I guess it all starts with my own natural hair story.  My transitioning process began long before I stopped relaxing my hair.  In fact it started back in 1996 when my sister met one of her best buds in college who happened to stop relaxing her hair in high school.  Her hair was long, healthy and beautiful.  A couple of years later in 1998 my sister decided to transition as well began bugging me about giving up the creamy crack!  I was like “Huh Uh!  I ain’t doin’ that!” but then somewhere along the way my mind changed.  I really can’t pinpoint what changed and how it changed but it just did.  I started thinking about how laborious it was to relax my hair and how expensive it was to go to the salon to have it done only to have to repeat the process of having to do it all over again 6 weeks later.  I began to resent the process and decided that as long as I can pull my hair back into a ponytail and smooth the edges that I was not going to relax it.  Now it is 3 years later and I still am able to smooth my edges.

I have nothing against relaxers.  I just don’t like the fact that it is temporary and high maintenance is expensive.  Don’t get me wrong, natural hair is VERY high maintenance and can be just as expensive if you become a product junky.  But I have learned how to manage my hair without all of those high cost products that only seem to clutter up my cabinets.  I am in PJ recovery LOL!  But with all the frustrations and ups and downs I have experienced I still have not gone back to the creamy crack.  Now I have thought about it…several times…but I am satisfied with my hair and the texture that it is.
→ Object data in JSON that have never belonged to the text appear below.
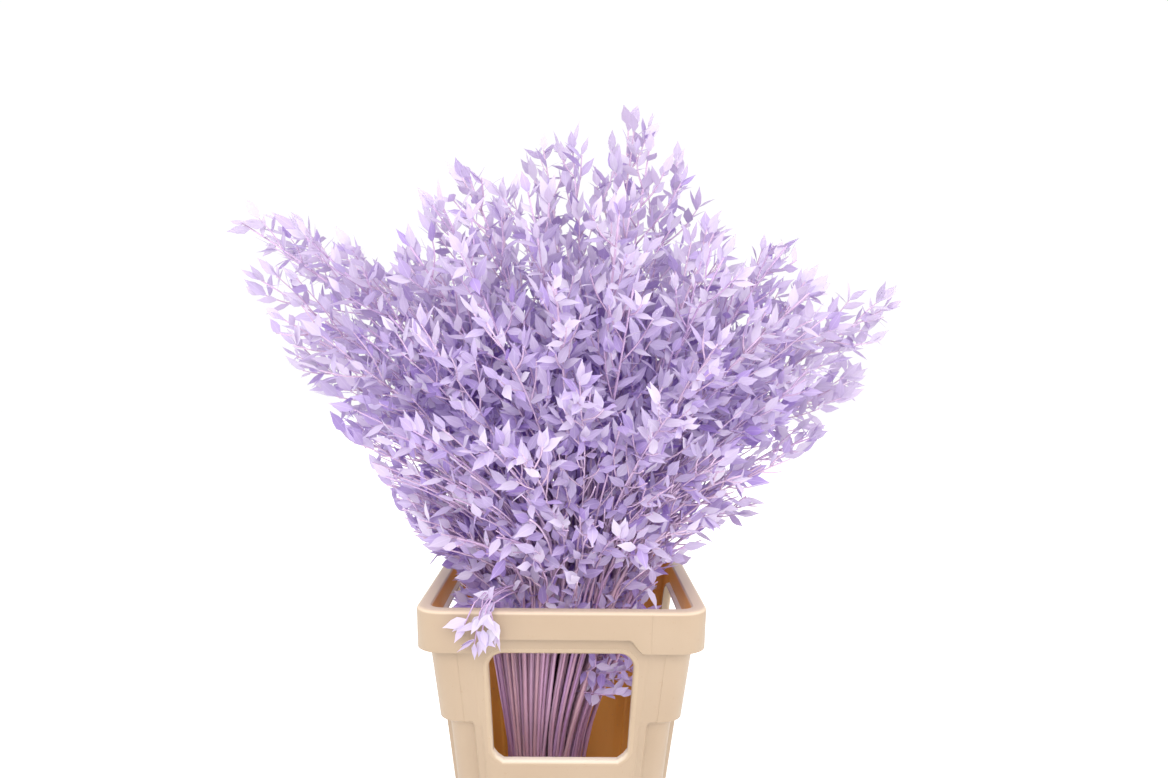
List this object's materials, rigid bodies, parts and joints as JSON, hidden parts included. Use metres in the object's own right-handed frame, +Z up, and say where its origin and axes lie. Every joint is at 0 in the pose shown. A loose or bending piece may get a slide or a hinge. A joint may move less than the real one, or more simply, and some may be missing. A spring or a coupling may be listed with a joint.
{
  "type": "dried ruscus bunch in a flower bucket",
  "caption": "Full bunch of lilac-dyed dried ruscus, leafy branching stems fanned out of a square tapered plastic flower bucket with an opening in each wall.",
  "frame": {"origin": "centre of the bucket's base, on the surface that it stands on", "axes": "+Z up; -Y is the side that the picture shows; +X is right in the picture"},
  "size_m": [0.7785, 0.586, 0.8579],
  "materials": {
    "bucket_plastic": "satin",
    "dyed_ruscus": "matte"
  },
  "bodies": {
    "root": {"flower_bucket": "bucket_plastic", "ruscus_stem_01": "dyed_ruscus", "ruscus_stem_02": "dyed_ruscus", "ruscus_stem_03": "dyed_ruscus", "ruscus_stem_04": "dyed_ruscus", "ruscus_stem_05": "dyed_ruscus", "ruscus_stem_06": "dyed_ruscus", "ruscus_stem_07": "dyed_ruscus", "ruscus_stem_08": "dyed_ruscus", "ruscus_stem_09": "dyed_ruscus", "ruscus_stem_10": "dyed_ruscus", "ruscus_stem_11": "dyed_ruscus", "ruscus_stem_12": "dyed_ruscus", "ruscus_stem_13": "dyed_ruscus", "ruscus_stem_14": "dyed_ruscus", "ruscus_stem_15": "dyed_ruscus", "ruscus_stem_16": "dyed_ruscus", "ruscus_stem_17": "dyed_ruscus", "ruscus_stem_18": "dyed_ruscus", "ruscus_stem_19": "dyed_ruscus", "ruscus_stem_20": "dyed_ruscus", "ruscus_stem_21": "dyed_ruscus", "ruscus_stem_22": "dyed_ruscus", "ruscus_stem_23": "dyed_ruscus", "ruscus_stem_24": "dyed_ruscus", "ruscus_stem_25": "dyed_ruscus", "ruscus_stem_26": "dyed_ruscus", "ruscus_stem_27": "dyed_ruscus", "ruscus_stem_28": "dyed_ruscus", "ruscus_stem_29": "dyed_ruscus", "ruscus_stem_30": "dyed_ruscus", "ruscus_stem_31": "dyed_ruscus", "ruscus_stem_32": "dyed_ruscus", "ruscus_stem_33": "dyed_ruscus", "ruscus_stem_34": "dyed_ruscus", "ruscus_stem_35": "dyed_ruscus", "ruscus_stem_36": "dyed_ruscus", "ruscus_stem_37": "dyed_ruscus", "ruscus_stem_38": "dyed_ruscus", "ruscus_stem_39": "dyed_ruscus", "ruscus_stem_40": "dyed_ruscus", "ruscus_stem_41": "dyed_ruscus", "ruscus_stem_42": "dyed_ruscus"}
  },
  "joints": []
}
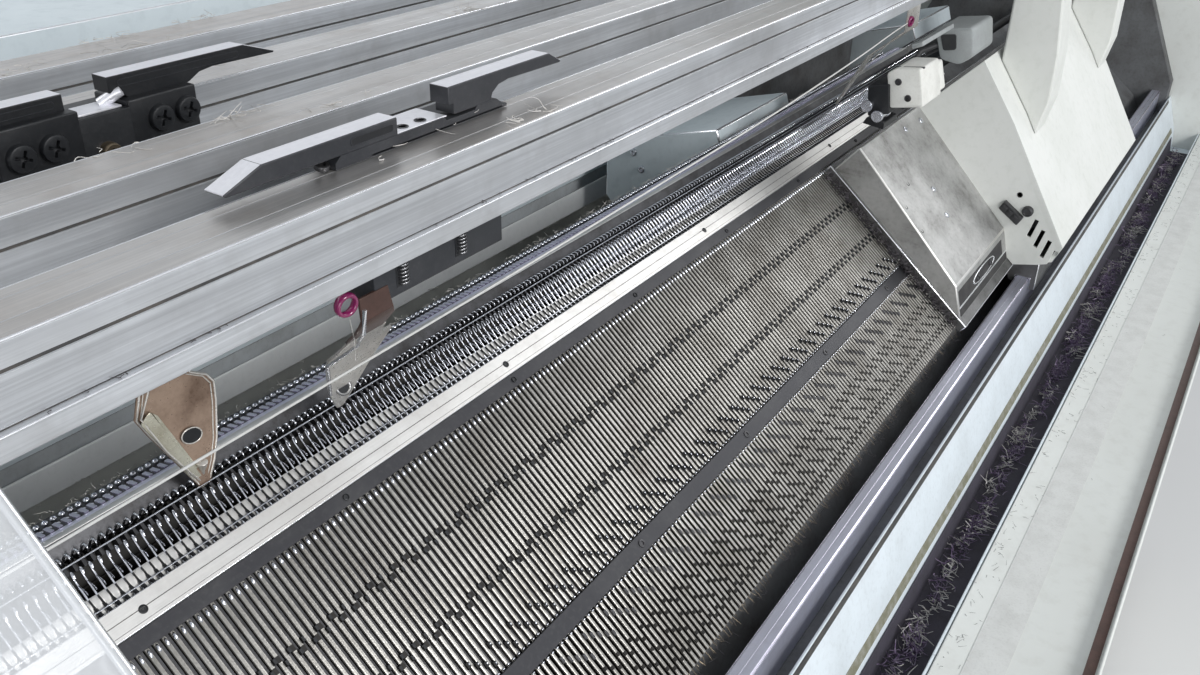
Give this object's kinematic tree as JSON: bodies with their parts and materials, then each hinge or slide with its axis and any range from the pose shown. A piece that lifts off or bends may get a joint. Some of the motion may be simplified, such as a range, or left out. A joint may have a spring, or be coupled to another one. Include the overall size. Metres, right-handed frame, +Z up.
{
  "type": "flat knitting machine",
  "caption": "Flat knitting machine: two sloping slotted needle beds under four feeder rails, with a bridging carriage, thread feeders, end covers, clear shield and yarn table",
  "frame": {"origin": "on the floor under the middle of the machine, at the bottom centre of its bounding box", "axes": "X along the needle beds to the operator's right, Y from the front (operator side) to the rear, Z up"},
  "size_m": [2.36, 0.66, 1.66],
  "materials": {
    "cabinet_paint": "satin off-white paint",
    "cover_paint": "satin pale green-white paint",
    "blue_paint": "satin silver-blue paint",
    "ledge_paint": "satin white paint, linty",
    "casting": "painted grey casting",
    "bed_steel": "milled steel, oiled",
    "needle_steel": "polished steel",
    "cap_steel": "brushed pale steel",
    "black_bar": "satin black",
    "rail_alu": "brushed aluminium",
    "guide_steel": "ground steel",
    "cam_steel": "ground steel",
    "box_steel": "mottled brushed steel",
    "black_steel": "blackened steel",
    "arm_steel": "ground steel",
    "bronze": "worn bronze",
    "eyelet_ceramic": "glossy ceramic",
    "roller_rubber": "ribbed black rubber",
    "belt_rubber": "grey toothed belt",
    "pulley_alu": "turned aluminium",
    "foot_rubber": "black rubber pads, steel stems",
    "clear_shield": "clear sheet, hazed"
  },
  "bodies": {
    "frame": {"left_pedestal": "cabinet_paint", "right_pedestal": "cabinet_paint", "levelling_feet": "foot_rubber", "left_end_cover": "cabinet_paint", "right_end_cover": "cabinet_paint", "front_bed_beam": "casting", "rear_bed_beam": "casting", "front_skirt": "cabinet_paint", "rear_skirt": "cabinet_paint", "rear_cover": "blue_paint", "belt_shelf": "ledge_paint", "front_ledge": "ledge_paint", "lint_trough": "ledge_paint", "left_rail_bracket": "casting", "right_rail_bracket": "casting", "front_needle_bed": "bed_steel", "front_needles": "needle_steel", "front_sinkers": "bed_steel", "front_cap_plate": "cap_steel", "front_upper_bar": "black_bar", "front_lower_bar": "black_bar", "feeder_rail_1": "rail_alu", "feeder_rail_2": "rail_alu", "feeder_rail_3": "rail_alu", "feeder_rail_4": "rail_alu", "front_guide_rail": "guide_steel", "rear_guide_rail": "guide_steel", "drive_belt": "belt_rubber", "yarn_table": "cabinet_paint", "yarn_tensioners": "needle_steel", "shield_rail": "rail_alu"},
    "carriage": {"carriage_bridge": "casting", "front_cam_plate": "cam_steel", "rear_cam_plate": "cam_steel", "front_cam_box_left": "box_steel", "front_cam_box_right": "box_steel", "rear_cam_boxes": "blue_paint", "carriage_cover": "cover_paint", "left_arch": "cover_paint", "right_arch": "cover_paint"},
    "feeder_1": {"feeder_1_carrier": "black_steel", "feeder_1_arms": "black_steel", "feeder_1_nose": "bronze"},
    "feeder_2": {"feeder_2_carrier": "black_steel", "feeder_2_arms": "arm_steel", "feeder_2_nose": "arm_steel", "feeder_2_eyelet": "eyelet_ceramic"},
    "feeder_3": {"feeder_3_carrier": "black_steel", "feeder_3_arms": "arm_steel", "feeder_3_nose": "arm_steel", "feeder_3_eyelet": "eyelet_ceramic"},
    "rear_bed": {"rear_needle_bed": "bed_steel", "rear_needles": "needle_steel", "rear_sinkers": "bed_steel", "rear_cap_plate": "cap_steel"},
    "pulley_left": {"drive_pulley_left": "pulley_alu"},
    "pulley_right": {"drive_pulley_right": "pulley_alu"},
    "roller_front": {"takedown_roller_front": "roller_rubber"},
    "roller_rear": {"takedown_roller_rear": "roller_rubber"},
    "shield": {"front_shield": "clear_shield"}
  },
  "joints": [
    {"name": "carriage_slide", "type": "slide", "parent": "frame", "child": "carriage", "axis": [1, 0, 0], "range_m": [-1.247, 0.267]},
    {"name": "feeder_1_slide", "type": "slide", "parent": "frame", "child": "feeder_1", "axis": [1, 0, 0], "range_m": [-0.208, 0.992]},
    {"name": "feeder_2_slide", "type": "slide", "parent": "frame", "child": "feeder_2", "axis": [1, 0, 0], "range_m": [-0.285, 0.915]},
    {"name": "feeder_3_slide", "type": "slide", "parent": "frame", "child": "feeder_3", "axis": [1, 0, 0], "range_m": [-0.88, 0.32]},
    {"name": "rear_bed_racking", "type": "slide", "parent": "frame", "child": "rear_bed", "axis": [1, 0, 0], "range_m": [-0.0254, 0.0254]},
    {"name": "shield_slide", "type": "slide", "parent": "frame", "child": "shield", "axis": [1, 0, 0], "range_m": [0, 1.62]},
    {"name": "pulley_left_spin", "type": "hinge", "parent": "frame", "child": "pulley_left", "pos_m": [-1.06, 0.239, 0.905], "axis": [0, 0, 1], "continuous": true},
    {"name": "pulley_right_spin", "type": "hinge", "parent": "frame", "child": "pulley_right", "pos_m": [1.06, 0.239, 0.905], "axis": [0, 0, 1], "continuous": true},
    {"name": "roller_front_spin", "type": "hinge", "parent": "frame", "child": "roller_front", "pos_m": [0, -0.025, 0.815], "axis": [1, 0, 0], "continuous": true},
    {"name": "roller_rear_spin", "type": "hinge", "parent": "frame", "child": "roller_rear", "pos_m": [0, 0.025, 0.815], "axis": [1, 0, 0], "continuous": true}
  ],
  "couplings": [
    {"joint": "pulley_left_spin", "follows": "carriage_slide", "rad_per_m": 33.333},
    {"joint": "pulley_right_spin", "follows": "carriage_slide", "rad_per_m": 33.333},
    {"joint": "roller_rear_spin", "follows": "roller_front_spin", "ratio": -1}
  ]
}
But I do wonder when I hear about others that go back and their reasoning for why they do.  Why do people do it?  They begin or go through the transitioning process only to go back to relaxing their hair.  I know there are some of my sisters that like being versatile with their hair.  But what about the others, the ones that started the process with such determination only to return to relaxing their hair.  I can’t help to think about the social stigma that is associated to natural hair and how this somehow could be connected to self esteem.  Is our perception of who we are and how we look connected to how others see our hair?  Is it that we don’t feel pretty with natural hair?  This subject has me wanting to have an open dialog about this subject.  What do you think?

Thursday, July 19, 2012

It is well...

I find myself at a crossroad once again.  In life we come to them often.  Sometimes the route to choose is easy and others are hard.  Well it looks like I am there again and once again I am scared to move.  Yes I admit it!  I am SCARED! 

Scared of making another wrong decision!
Scared of what others may think!
Scared to stay and scared to go!

I know what I want to do...but is it the right decision?  As will all other crossroad experiences all I can do is PRAY!  In past experiences I have let go and God has pointed me in the right direction.  Well I thought this was the direction he wanted me in but guess what I was wrong.  Sometimes the easy road is not God's answer.  Of course I should have known that but fear can cloud your judgment and clog the ears.  But my instincts kept telling me that something was not right.  I asked God to open my eyes to some things and show me some things.  What I didn't bargain for was that I would not be prepared for what I found out or the consequences of knowing...

The hardest thing to do is to trust God and your instincts.  After all I do believe it is the Holy Spirit that is guiding my instincts anyway.  The problem is I keep getting my will mixed up with what His.  Right now all I can do is ask for forgiveness and make it right somehow. 

Once again it is time to LET GO AND LET GOD! 

Sunday, April 22, 2012

40 and Fabulous!!!

Yes I turned 40 this year...I don't feel like it though!  I don't know what I was expecting.  Once it hit me I was a little nervous then I came to the conclusion that I am officially grown.  I am more secure in who I am than I've ever been in my life.  My perspective on life has evolved.  I am able to take an objective view of things and how life can be...if you recognize and work at it!

I was thinking this morning about the current goals I want to work toward for the rest of the year.  After thinking about it I could only come with two:
  1. Lose Weight/Feel Great!
  2. Build Business/Pursue Self Employment.
I know as I move forward there will be more things to work on but I think this is plenty at the moment.  Looking forward to sharing my experiences along the way.  Stay tuned!

Tuesday, January 31, 2012

1 Month Down! 11 to go!!!

January has been an interesting month!  Had a good month at work and looking forward to turning the BIG FOUR OH in March.  Not much to report but just wanted to check in and post a couple of points I already see for 2012:

  1. An increased need to PUSH (Pray Until Something Happens) while putting actions to words...
  2. This spring is going to be a new beginning...
  3. And starting this darn diet over is going to be a BEAST!

Wish me luck on all 3 ;-)

Sunday, January 1, 2012

Happy New Year 2012!!!

Just a quick hello to say Happy New Year!  I am so glad to see another year.  My goals for this year is to be more positive, be proactive, and be the best me I can be.  With that being said...

I really want to concentrate on how I approach live and interact with the world around me.  I desire to only focus on things that are good for me.  If that means cutting things (or people) out of my life to be able to do that then so be it.  As I get older I am definitely more concerned with quality over quantity.  Bigger (and flashy) is not always better.  I have nothing to prove to anyone but myself anyway. 

My hopes for this new year is that I continue to grow and experience life with a light heart and positive attitude.  As a great person once said, "Your ATTITUDE determines your ALTITUDE!"  Therefore I will purpose to reach to new heights in every area in my life and I encourage all the eyes that read this do the same.  Be blessed!